Madame Tussauds
San Francisco, California
Madame Tussauds is the gold standard for a venerable tourist attraction genre -- the wax museum. Tussauds discourages the fusty label of "museum," preferring to be known as a wax attraction. Tussauds owns popular locations all over the world, and spares no expense creating ultra-realistic likenesses of historical icons and celebrites (at the cost of about $300,000 per figure). They place them in atmospheric scenes, and then invite the public to touch and interact (encouraging family-appropriate fondling).

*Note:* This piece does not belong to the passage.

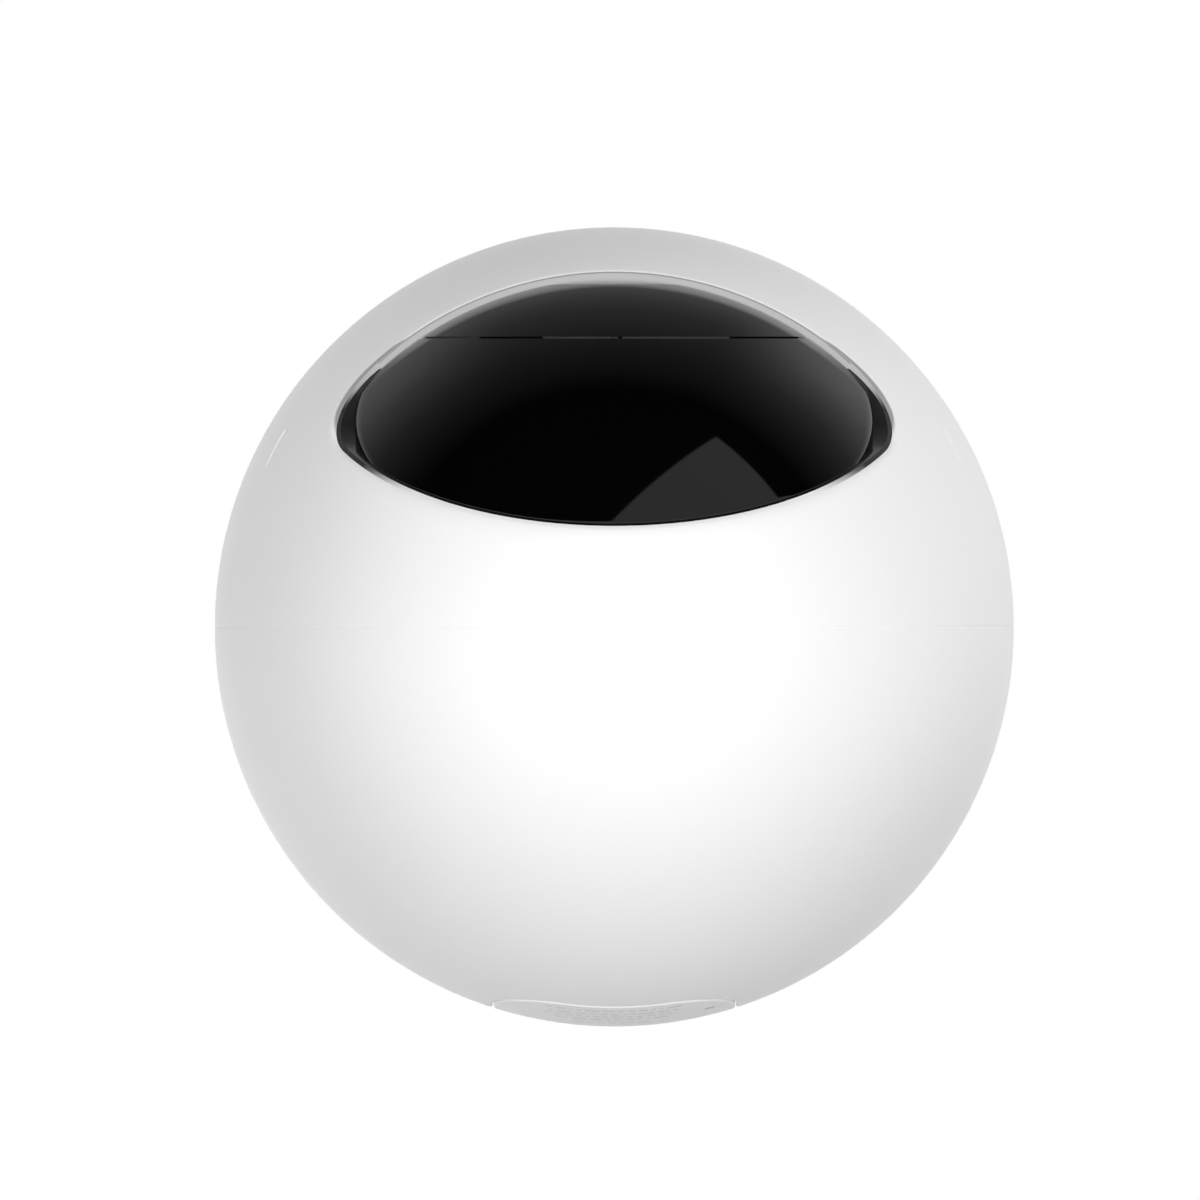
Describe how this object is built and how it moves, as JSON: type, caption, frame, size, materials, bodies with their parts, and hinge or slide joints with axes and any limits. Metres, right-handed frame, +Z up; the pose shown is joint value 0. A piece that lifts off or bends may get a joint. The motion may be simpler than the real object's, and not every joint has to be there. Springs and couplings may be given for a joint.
{
  "type": "security camera",
  "caption": "Ball-shaped indoor security camera with a notched smoked window, an internal pan and tilt lens head, a bottom hatch and a rear threaded socket.",
  "frame": {"origin": "centre of the ball", "axes": "+Z up, window facing -Y, power inlet facing +Y, +X to the right seen from the front"},
  "size_m": [0.1, 0.1, 0.1],
  "materials": {
    "shell_white": "satin moulded polycarbonate",
    "smoked_window": "polished, nearly opaque smoke tint",
    "black_rubber": "matte",
    "gloss_black": "polished",
    "clear_pipe": "smoky clear",
    "green_board": "solder mask",
    "chip_black": "moulded epoxy",
    "status_emitter": "clear",
    "mesh_black": "fine woven",
    "well_white": "moulded",
    "card_black": "moulded",
    "steel": "plated",
    "button_grey": "moulded",
    "brass": "turned",
    "speaker_black": "moulded",
    "cone_paper": "pressed paper",
    "frame_grey": "glass-filled nylon",
    "heatsink_aluminium": "extruded",
    "aerial_film": "copper on amber film",
    "gear_white": "acetal",
    "head_black": "fine texture",
    "lens_metal": "black anodised",
    "lens_glass": "coated",
    "infrared_lens": "dark clear epoxy"
  },
  "bodies": {
    "casing": {"upper_shell": "shell_white", "lower_shell": "shell_white", "visor_window": "smoked_window", "sensor_window": "smoked_window", "visor_bezel": "gloss_black", "status_light_pipe": "clear_pipe", "status_board": "green_board", "status_led": "status_emitter", "side_microphones": "black_rubber", "vent_meshes": "mesh_black", "service_well": "well_white", "card_socket": "steel", "card_board": "green_board", "reset_switch": "chip_black", "threaded_insert": "brass", "usb_socket": "steel", "inlet_board": "green_board", "speaker_basket": "speaker_black", "speaker_cone": "cone_paper", "speaker_magnet": "steel", "chassis": "frame_grey", "chassis_screws": "steel", "main_board": "green_board", "main_board_screws": "steel", "processor": "chip_black", "heatsink": "heatsink_aluminium", "wifi_module": "steel", "board_chips": "chip_black", "antenna": "aerial_film", "pan_motor": "steel", "pan_motor_screws": "steel", "pan_bush": "gear_white"},
    "hatch": {"hatch_cover": "shell_white"},
    "card": {"memory_card": "card_black"},
    "button": {"reset_button": "button_grey"},
    "pan_drive": {"pan_pinion": "gear_white"},
    "turntable": {"turntable": "frame_grey", "pan_gear": "gear_white", "pan_retainer": "steel", "yoke": "frame_grey", "yoke_screws": "steel", "tilt_motor": "steel", "tilt_bushes": "gear_white"},
    "tilt_drive": {"tilt_pinion": "gear_white"},
    "head": {"tilt_gear": "gear_white", "tilt_pins": "steel", "head_front_shell": "head_black", "head_rear_shell": "head_black", "head_screws": "steel", "lens_barrel": "lens_metal", "lens_glass": "lens_glass", "lens_shroud": "black_rubber", "lens_holder": "head_black", "image_board": "green_board", "image_sensor": "chip_black", "filter_actuator": "head_black", "ir_board": "green_board", "ir_leds": "infrared_lens"},
    "filter": {"filter_frame": "head_black", "filter_glasses": "lens_glass"}
  },
  "joints": [
    {"name": "pan", "type": "hinge", "parent": "casing", "child": "turntable", "pos_m": [0, 0, 0], "axis": [0, 0, 1], "range_deg": [-40, 40]},
    {"name": "pan_pinion_spin", "type": "hinge", "parent": "casing", "child": "pan_drive", "pos_m": [-0.02091, 0.0056, 0], "axis": [0, 0, 1], "range_deg": [-200.5, 200.5]},
    {"name": "tilt", "type": "hinge", "parent": "turntable", "child": "head", "pos_m": [0, -0.013, 0.0115], "axis": [-1, 0, 0], "range_deg": [-13, 13]},
    {"name": "tilt_pinion_spin", "type": "hinge", "parent": "turntable", "child": "tilt_drive", "pos_m": [0, 0.00171, 0.00615], "axis": [-1, 0, 0], "range_deg": [-43.5, 43.5]},
    {"name": "filter_shift", "type": "slide", "parent": "head", "child": "filter", "axis": [1, 0, 0], "range_m": [0, 0.0064]},
    {"name": "reset_press", "type": "slide", "parent": "casing", "child": "button", "axis": [0, 0, 1], "range_m": [0, 0.0004], "stiffness_N_per_m": 300, "springref_m": -0.001},
    {"name": "card_eject", "type": "slide", "parent": "casing", "child": "card", "axis": [0, 0, -1], "range_m": [-0.0006, 0.0035]},
    {"name": "hatch_off", "type": "slide", "parent": "casing", "child": "hatch", "axis": [0, 0, -1], "range_m": [0, 0.02]}
  ],
  "couplings": [
    {"joint": "pan_pinion_spin", "follows": "pan", "ratio": -5},
    {"joint": "tilt_pinion_spin", "follows": "tilt", "ratio": -3.3333}
  ]
}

At the Tussauds San Francisco, local celebrities are allotted significant square footage -- city leaders, musicians and actors. You'll see the current mayor, slain gay rights activist Harvey Milk, and replica Bay Area landmarks from the Golden Gate Bridge to Chinatown. Movie directors include Francis Ford Coppola, Steven Spielberg, and Alfred Hitchcock (the local connection is The Birds and Vertigo, but his scene is more Psycho). Musicians Carlos Santana, Janis Joplin, and Jerry Garcia all await your posing pleasure. Silicon Valley is represented by Steve Jobs and Mark Zuckerberg, if they aren't on a junket elsewhere. Viral web celeb Grumpy Cat joined the SF team in 2015, and wax Steve Wozniak was added in 2016.
You might see a Beyonce, Babe Ruth, and Serena Williams. The current U.S. president is usually on hand, but we suspect Barack Obama will find some way to remain near his successor's Oval Office set.
Like any attraction offering close encounters with celebrities, Tussauds is sensitive to changing preferences and fickle tastes. Travolta's Vincent in Pulp Fiction -- still cool? Jennifer Anniston -- still attracting flirtatious dads? Madonna who? No one gets melted down, but falling stars are moved into the shadows and eventually shipped off to storage.
The attraction provides props and costumes for visitors to enhance their photo ops and selfies. Squeeze into a red sweatshirt and pedal a skybound bicycle with E.T. in the basket. Shred a guitar alongside Jimi Hendrix. Sit on the bus seat behind Rosa Parks.
It may be as real as it's ever going to get, so enjoy.